Ne zaman portre görsem veya herhangi bir resim,fotoğraf görsem aklıma artık bu kitap gelecek. Daha yeni olduğum için ürkütücü olacak başlarda resim,fotoğraf gibi şeylere bakmam ama alışırım. Hem ne der Dostoyevski? "Aşağılık insanoğlu her şeye alışır." Alışınca ürkütücü oluşunu kaybedecek ama aklıma hep bu detaylar gelecek. Aaaa!
Bazı klasikler var ki bazı romanlardan çok daha akıcı. Fakat klasiklerin meselesi akıcı olup olmamaları mı ki ?Verilmek istenen mesajlar, alınması gereken dersler,sorgulanması gereken yerler ve daha niceleri... klasikleri daha keyifli hale getiren bunlardır kanımca.
Roman gibi okunup bitecek bir kitap,anında bitiyor. Fakat bende bitmedi. O kadar güzel kısımlar vardı ki,haftalar oldu daha yeni bitirdim. Günlerce açıp okumadım çünkü üzerine düşünülecek çok şeyler vardı.

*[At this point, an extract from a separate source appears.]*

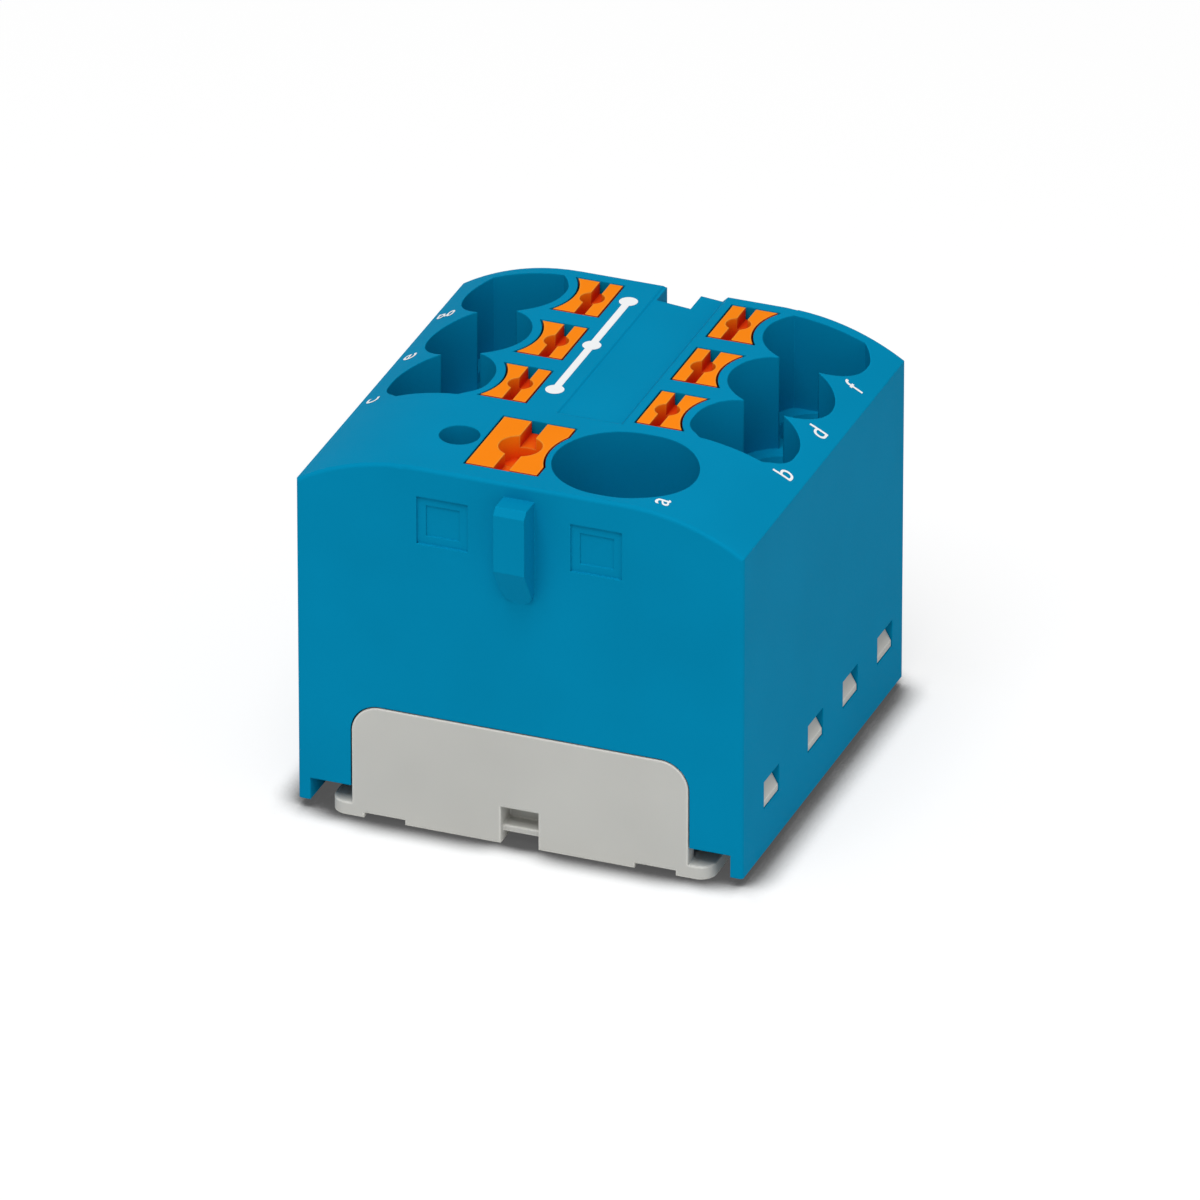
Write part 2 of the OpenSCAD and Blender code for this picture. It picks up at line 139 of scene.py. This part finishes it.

Nihayet bitti diyemem. Keşke bitmeseydi. Bitmeyen kitaplar olmaz mı ? Olmalı. Özellikle Lord Henry benim favori karakterimdi. Onun düşünce tarzı-bazılarına hak vermesem de- oldukça sağlam ve iyilerdi. Lord Henry karakterini o kadar benimsedim ki kafamda en ince detayına kadar fiziksel özellikleri hazırdı.Her karakterin kendine özgü özellikleri vardı, hepsi birbirinden iyilerdi ve değişiklerdi ama Lord Henry favorimdi.
Kitabı okurken bazı bölümler, tavırlar, duygu/düşünceler bana Benjamin Button'un Tuhaf Hikayesi ve Zacharıus Usta kitaplarını anımsattı.
Okurken sorguladığım kadar eğlendim, keyif aldığım kadar gerildim fakat kaliteli bir kitap kendini belli ediyor. Muazzamdı.
Yakın zamanda filmini de izleyeceğim. Meraklıyım onun için de. Sadeleştirilmiş metin olduğu halde iyidi; orijinal metnini bir gün okumak nasip olur umarım.